Records with modeling code
# # #

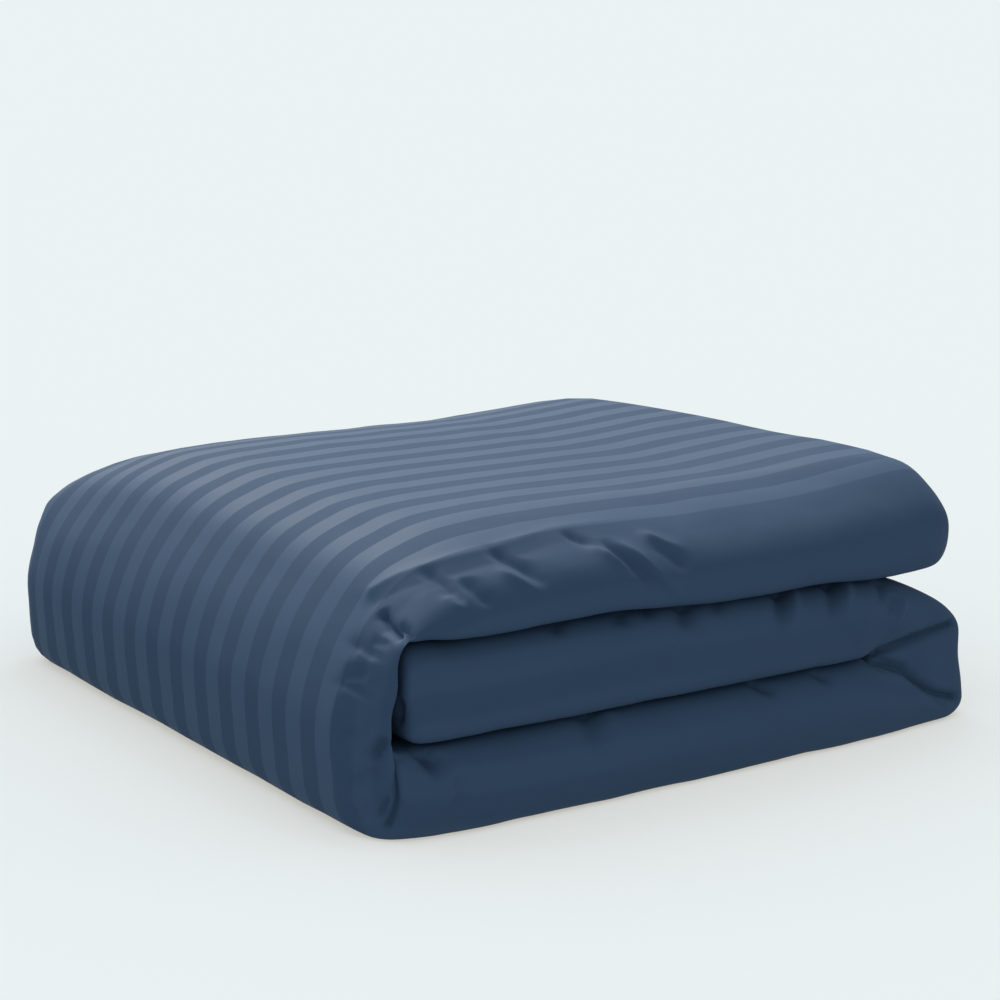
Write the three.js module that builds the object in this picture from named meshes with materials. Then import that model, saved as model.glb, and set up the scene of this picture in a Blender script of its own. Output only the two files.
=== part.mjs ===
import * as THREE from "three";

// A filled duvet in its striped cover, folded in half along its length and then in three.
// From its free inner end the fold runs to the right as the middle layer, turns down and back
// as the bottom layer, climbs the left side as the wrap, and ends as the top layer.
// Sizes are millimetres. X and Y are counted from the front left corner of the stack, Z from
// the surface that it rests on. The finished mesh is then centred on its own box.

// Driving sizes
const backEdge = 741;
const stackHeight = 241;
const layerGap = 3;
const lowerSeam = 77.5;
const leftBulge = -22;
const rightBulge = 667;
const coverColour = 0x3f5672;

// Steps around one section: along its outer and its inner skin, both crowded towards the front,
// and round its front and back edges
const outerSteps = 3;
const innerSteps = 1;
const frontSteps = 12;
const backSteps = 4;
const crowding = 1.4;

const backFall = { fromY: 560, toY: 645, fromZ: 120, toZ: 225, drop: 11 };
const leafGroove = 9;
const grooveReach = 0.35;

// The upper seam isn't level: its height along the front
const upperSeam = [
  { x: -40, z: 164 },
  { x: 35, z: 165 },
  { x: 60, z: 163 },
  { x: 94, z: 159.5 },
  { x: 134, z: 161 },
  { x: 196, z: 162 },
  { x: 262, z: 162 },
  { x: 286, z: 165 },
  { x: 306, z: 157.5 },
  { x: 330, z: 156 },
  { x: 445, z: 156 },
  { x: 500, z: 153.5 },
  { x: 550, z: 150.5 },
  { x: 660, z: 148 },
];

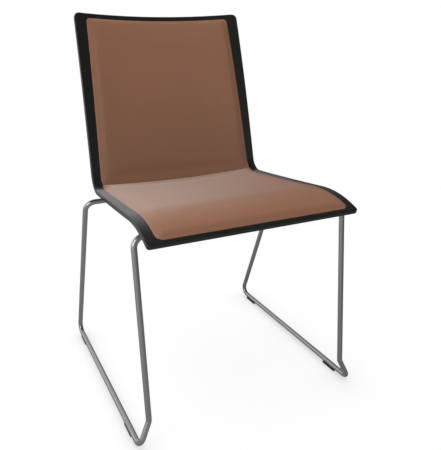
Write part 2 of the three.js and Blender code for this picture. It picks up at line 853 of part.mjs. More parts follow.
barSetbacks.forEach((setback, i) => {
  placeAt(barFrame(setback), node(`${endNames[i]}_cross_bar`, crossBar(), satinSteel()));
  for (const side of bothSides) {
    const place = frameScrewPlace(setback, side);
    placeAt(place, node(`${endNames[i]}_${sideName(side)}_frame_screw`, frameScrew(), zincSteel()));
    placeAt(place, node(`${endNames[i]}_${sideName(side)}_insert`, brassInsert(), brass()));
  }
});

const fourPlaces = ["front_left", "front_right", "rear_left", "rear_right"];
padScrewPlaces.forEach((place, i) => {
  placeAt(place, node(`${fourPlaces[i]}_pad_screw`, padScrew(), zincSteel()));
  placeAt(place, node(`${fourPlaces[i]}_tee_nut`, teeNut(), zincSteel()));
});

const clipNames = ["lower_left", "lower_right", "upper_left", "upper_right"];
clipPlaces.forEach((place, i) => placeAt(place, node(`${clipNames[i]}_clip`, clip(), whiteNylon())));

// The origin lies on the floor, under the middle of the chair's box.
parts.updateMatrixWorld(true);
const box = new THREE.Box3().setFromObject(parts, true);
parts.position.y = -(box.min.y + box.max.y) / 2;

export default chair;
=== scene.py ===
import json
import math
from functools import partial

import bmesh
import bpy
from bpy.props import FloatProperty, FloatVectorProperty, IntProperty, PointerProperty
from mathutils import Matrix, Vector


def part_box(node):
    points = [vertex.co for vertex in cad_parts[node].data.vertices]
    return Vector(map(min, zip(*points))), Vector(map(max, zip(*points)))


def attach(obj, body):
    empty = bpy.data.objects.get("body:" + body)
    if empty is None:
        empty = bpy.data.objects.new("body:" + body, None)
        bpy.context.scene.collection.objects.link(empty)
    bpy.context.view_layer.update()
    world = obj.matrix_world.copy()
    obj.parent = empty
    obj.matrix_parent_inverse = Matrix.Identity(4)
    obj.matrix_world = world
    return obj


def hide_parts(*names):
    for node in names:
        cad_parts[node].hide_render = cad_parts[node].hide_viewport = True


bl_info = {
    "name": "Sled Base Visitor Chair",
    "version": (1, 0, 0),
    "blender": (4, 5, 0),
    "location": "View3D > Sidebar > Visitor Chair",
    "description": "Builds a visitor chair with a padded shell on a sled base of bent steel rod",
    "category": "Object",
}

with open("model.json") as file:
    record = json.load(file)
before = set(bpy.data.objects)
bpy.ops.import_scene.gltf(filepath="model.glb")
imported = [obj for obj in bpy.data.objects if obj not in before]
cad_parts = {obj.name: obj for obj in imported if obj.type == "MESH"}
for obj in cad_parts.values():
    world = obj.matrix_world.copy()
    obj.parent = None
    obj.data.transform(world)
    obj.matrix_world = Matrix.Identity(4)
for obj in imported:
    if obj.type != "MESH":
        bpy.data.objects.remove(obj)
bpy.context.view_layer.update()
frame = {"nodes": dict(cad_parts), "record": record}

BODY = "root"
SIDES = {"left": -1, "right": 1}
ENDS = ("front", "rear")

# Fits
CLEARANCE = 0.0003
LAYER_GAP = 0.0006
OVERRUN = 0.002
MERGE_DISTANCE = 0.00001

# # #

Reproduce the material above exactly; please quote every line of it.

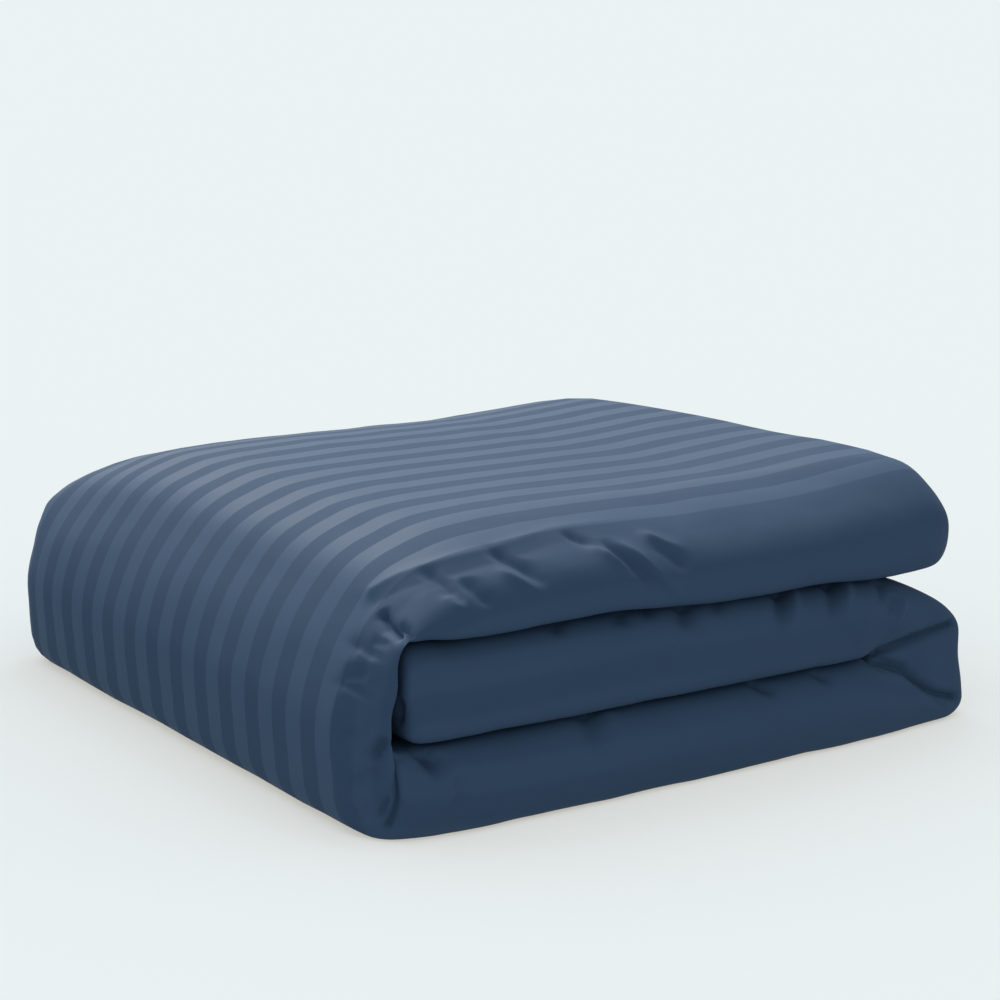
Write the three.js module that builds the object in this picture from named meshes with materials. Then import that model, saved as model.glb, and set up the scene of this picture in a Blender script of its own. Output only the two files.
=== part.mjs ===
import * as THREE from "three";

// A filled duvet in its striped cover, folded in half along its length and then in three.
// From its free inner end the fold runs to the right as the middle layer, turns down and back
// as the bottom layer, climbs the left side as the wrap, and ends as the top layer.
// Sizes are millimetres. X and Y are counted from the front left corner of the stack, Z from
// the surface that it rests on. The finished mesh is then centred on its own box.

// Driving sizes
const backEdge = 741;
const stackHeight = 241;
const layerGap = 3;
const lowerSeam = 77.5;
const leftBulge = -22;
const rightBulge = 667;
const coverColour = 0x3f5672;

// Steps around one section: along its outer and its inner skin, both crowded towards the front,
// and round its front and back edges
const outerSteps = 3;
const innerSteps = 1;
const frontSteps = 12;
const backSteps = 4;
const crowding = 1.4;

const backFall = { fromY: 560, toY: 645, fromZ: 120, toZ: 225, drop: 11 };
const leafGroove = 9;
const grooveReach = 0.35;

// The upper seam isn't level: its height along the front
const upperSeam = [
  { x: -40, z: 164 },
  { x: 35, z: 165 },
  { x: 60, z: 163 },
  { x: 94, z: 159.5 },
  { x: 134, z: 161 },
  { x: 196, z: 162 },
  { x: 262, z: 162 },
  { x: 286, z: 165 },
  { x: 306, z: 157.5 },
  { x: 330, z: 156 },
  { x: 445, z: 156 },
  { x: 500, z: 153.5 },
  { x: 550, z: 150.5 },
  { x: 660, z: 148 },
];

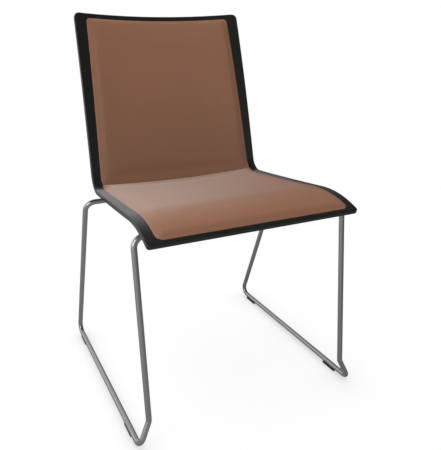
Write part 2 of the three.js and Blender code for this picture. It picks up at line 853 of part.mjs. More parts follow.
barSetbacks.forEach((setback, i) => {
  placeAt(barFrame(setback), node(`${endNames[i]}_cross_bar`, crossBar(), satinSteel()));
  for (const side of bothSides) {
    const place = frameScrewPlace(setback, side);
    placeAt(place, node(`${endNames[i]}_${sideName(side)}_frame_screw`, frameScrew(), zincSteel()));
    placeAt(place, node(`${endNames[i]}_${sideName(side)}_insert`, brassInsert(), brass()));
  }
});

const fourPlaces = ["front_left", "front_right", "rear_left", "rear_right"];
padScrewPlaces.forEach((place, i) => {
  placeAt(place, node(`${fourPlaces[i]}_pad_screw`, padScrew(), zincSteel()));
  placeAt(place, node(`${fourPlaces[i]}_tee_nut`, teeNut(), zincSteel()));
});

const clipNames = ["lower_left", "lower_right", "upper_left", "upper_right"];
clipPlaces.forEach((place, i) => placeAt(place, node(`${clipNames[i]}_clip`, clip(), whiteNylon())));

// The origin lies on the floor, under the middle of the chair's box.
parts.updateMatrixWorld(true);
const box = new THREE.Box3().setFromObject(parts, true);
parts.position.y = -(box.min.y + box.max.y) / 2;

export default chair;
=== scene.py ===
import json
import math
from functools import partial

import bmesh
import bpy
from bpy.props import FloatProperty, FloatVectorProperty, IntProperty, PointerProperty
from mathutils import Matrix, Vector


def part_box(node):
    points = [vertex.co for vertex in cad_parts[node].data.vertices]
    return Vector(map(min, zip(*points))), Vector(map(max, zip(*points)))


def attach(obj, body):
    empty = bpy.data.objects.get("body:" + body)
    if empty is None:
        empty = bpy.data.objects.new("body:" + body, None)
        bpy.context.scene.collection.objects.link(empty)
    bpy.context.view_layer.update()
    world = obj.matrix_world.copy()
    obj.parent = empty
    obj.matrix_parent_inverse = Matrix.Identity(4)
    obj.matrix_world = world
    return obj


def hide_parts(*names):
    for node in names:
        cad_parts[node].hide_render = cad_parts[node].hide_viewport = True


bl_info = {
    "name": "Sled Base Visitor Chair",
    "version": (1, 0, 0),
    "blender": (4, 5, 0),
    "location": "View3D > Sidebar > Visitor Chair",
    "description": "Builds a visitor chair with a padded shell on a sled base of bent steel rod",
    "category": "Object",
}

with open("model.json") as file:
    record = json.load(file)
before = set(bpy.data.objects)
bpy.ops.import_scene.gltf(filepath="model.glb")
imported = [obj for obj in bpy.data.objects if obj not in before]
cad_parts = {obj.name: obj for obj in imported if obj.type == "MESH"}
for obj in cad_parts.values():
    world = obj.matrix_world.copy()
    obj.parent = None
    obj.data.transform(world)
    obj.matrix_world = Matrix.Identity(4)
for obj in imported:
    if obj.type != "MESH":
        bpy.data.objects.remove(obj)
bpy.context.view_layer.update()
frame = {"nodes": dict(cad_parts), "record": record}

BODY = "root"
SIDES = {"left": -1, "right": 1}
ENDS = ("front", "rear")

# Fits
CLEARANCE = 0.0003
LAYER_GAP = 0.0006
OVERRUN = 0.002
MERGE_DISTANCE = 0.00001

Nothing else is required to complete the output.